• **GIVEN MATERIAL**

+---+

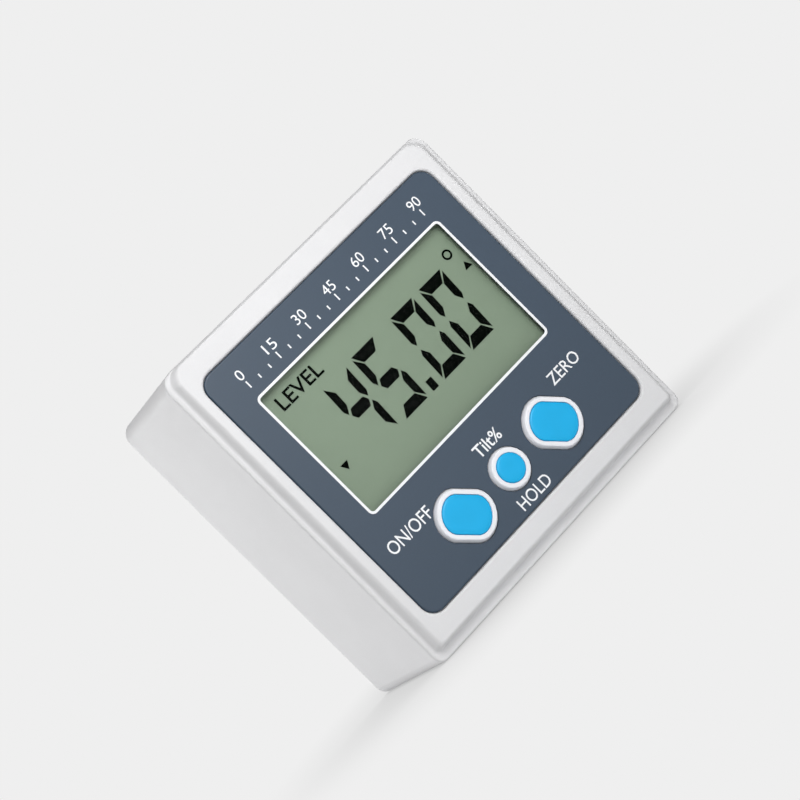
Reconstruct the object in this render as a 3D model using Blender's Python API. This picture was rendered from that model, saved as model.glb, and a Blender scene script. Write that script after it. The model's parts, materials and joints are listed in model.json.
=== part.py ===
"""Digital angle gauge: a pocket inclinometer with a display, three keys and a magnetic base.

The gauge stands on its flat measuring base. X runs to the right, the front faces -Y and Z points up.
Outlines are drawn as seen from the front. Depths are measured backwards from the front of the bezel.
"""

import math

import bmesh
import bpy

MM = 0.001

# Clearances
FIT = 0.3 * MM
KEY_GAP = 0.12 * MM
SCREW_GAP = 0.1 * MM

# Standard cells that the tray holds
CELL_DIAMETER = 10.5 * MM
CELL_LENGTH = 44.5 * MM
CELL_NUB_RADIUS = 1.9 * MM
CELL_NUB_LENGTH = 0.9 * MM

# Battery tray, contacts and door
TRAY_WALL = 1.2 * MM
TRAY_TOP_ROOM = 0.5 * MM
RAIL_WIDTH = 1.6 * MM
RAIL_HEIGHT = 4.0 * MM
RAIL_LIP = 0.8 * MM
TONGUE_WIDTH = 0.9 * MM
TONGUE_THICKNESS = 0.7 * MM
DOOR_THICKNESS = 1.8 * MM
DOOR_LAP = 0.4 * MM
GRIP_COUNT = 5
GRIP_WIDTH = 1.0 * MM
GRIP_PITCH = 2.2 * MM
GRIP_LENGTH = 16.0 * MM
GRIP_DEPTH = 0.5 * MM
GRIP_BELOW_TOP = 6.0 * MM
CONTACT_THICKNESS = 0.4 * MM
CONTACT_SIZE = 8.6 * MM
CONTACT_TAB_WIDTH = 3.0 * MM
CONTACT_TAB_LENGTH = 2.6 * MM
SPRING_ROOM = 2.8 * MM
SPRING_WIRE = 0.3 * MM
SPRING_WIDE = 3.4 * MM
SPRING_NARROW = 2.0 * MM
SPRING_TURNS = 2.5

# Walls of the case
SIDE_WALL = 2.4 * MM
TOP_WALL = 2.4 * MM
BASE_WALL = 3.4 * MM
FRONT_WALL = 2.0 * MM
CAVITY_RADIUS = 1.5 * MM
TOP_CORNER_RADIUS = 2.4 * MM
BASE_CORNER_RADIUS = 1.8 * MM
BACK_FILLET = 1.8 * MM
RIM_FILLET = 0.45 * MM
EDGE_BREAK = 0.2 * MM

# Bezel that stands out of the front: a curved shoulder, then a ledge down both sides and along the base
LEDGE_SIDE = 1.25 * MM
LEDGE_BASE = 1.6 * MM
LEDGE_FALL = 0.05 * MM
SHOULDER_SIDE = 1.0 * MM
SHOULDER_BASE = 1.1 * MM
SHOULDER_TOP = 0.6 * MM
SHOULDER_CORNER_RADIUS = 0.6 * MM
STEP_TOP = 1.15 * MM
STEP_BASE = 1.85 * MM
SHOULDER_CURVE = ((0.0, 0.0), (0.22, 0.03), (0.42, 0.12), (0.6, 0.32), (0.74, 0.62), (0.86, 0.86), (1.0, 1.0))

# Front panel and the layout of the face, from the base upwards
BEZEL_SIDE = 3.9 * MM
BEZEL_BASE = 5.9 * MM
KEY_ROW_RISE = 7.1 * MM
WINDOW_RISE = 10.4 * MM
WINDOW_HEIGHT = 24.4 * MM
TITLE_BAND = 7.9 * MM
BEZEL_TOP = 4.3 * MM
WINDOW_WIDTH = 42.0 * MM
WINDOW_RADIUS = 0.5 * MM
PANEL_RADIUS = 2.5 * MM
PANEL_SET_BACK = 0.3 * MM
PANEL_THICKNESS = 0.5 * MM
PANEL_ROUND = 0.3 * MM
PANEL_GAP = 0.15 * MM
LIP_ROUND = 0.45 * MM
PANE_SET_BACK = 0.5 * MM

# Window and display
LENS_LAP = 4.0 * MM
LENS_FLANGE = 0.6 * MM
LCD_LAP = 1.95 * MM
GLASS_THICKNESS = 1.1 * MM
GLASS_LEDGE = 2.5 * MM
ZEBRA_THICKNESS = 1.6 * MM
LCD_FRAME_DEPTH = 4.8 * MM
LCD_FRAME_WALL = 1.0 * MM
LOCATING_RIB_HALF = 5.0 * MM

# Keys: the ring's outline, then what each step inwards takes off it
KEY_SPACING = 10.6 * MM
LARGE_STRAIGHT = 1.6 * MM
LARGE_ROUND = 3.52 * MM
LARGE_FLAT = 4.22 * MM
SMALL_RADIUS = 3.5 * MM
RING_WIDTH = 1.15 * MM
RING_SLOPE = 0.25 * MM
RING_PROUD = 0.45 * MM
RING_ROUND = 0.1 * MM
KEY_PROUD = 0.55 * MM
KEY_CROWN = ((0.9 * MM, 0.0), (0.4 * MM, 0.02 * MM), (0.1 * MM, 0.08 * MM), (0.0, 0.18 * MM))
KEY_FLANGE = 0.9 * MM
KEY_FLANGE_DEPTH = 0.8 * MM
KEY_STEM_RADIUS = 1.4 * MM
FLAT_TURN = math.radians(45.0)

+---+

Word for word, quote the lines of the material from the first line through the line with "CELL_NUB_LENGTH = 0.9 * MM", both ends included.

• **RESPONSE**
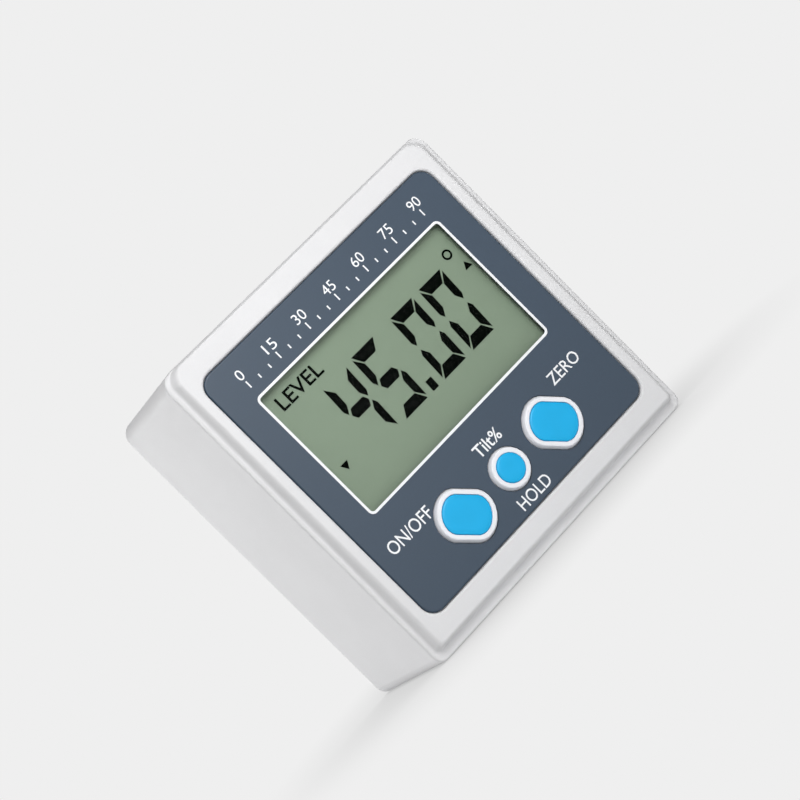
Reconstruct the object in this render as a 3D model using Blender's Python API. This picture was rendered from that model, saved as model.glb, and a Blender scene script. Write that script after it. The model's parts, materials and joints are listed in model.json.
=== part.py ===
"""Digital angle gauge: a pocket inclinometer with a display, three keys and a magnetic base.

The gauge stands on its flat measuring base. X runs to the right, the front faces -Y and Z points up.
Outlines are drawn as seen from the front. Depths are measured backwards from the front of the bezel.
"""

import math

import bmesh
import bpy

MM = 0.001

# Clearances
FIT = 0.3 * MM
KEY_GAP = 0.12 * MM
SCREW_GAP = 0.1 * MM

# Standard cells that the tray holds
CELL_DIAMETER = 10.5 * MM
CELL_LENGTH = 44.5 * MM
CELL_NUB_RADIUS = 1.9 * MM
CELL_NUB_LENGTH = 0.9 * MM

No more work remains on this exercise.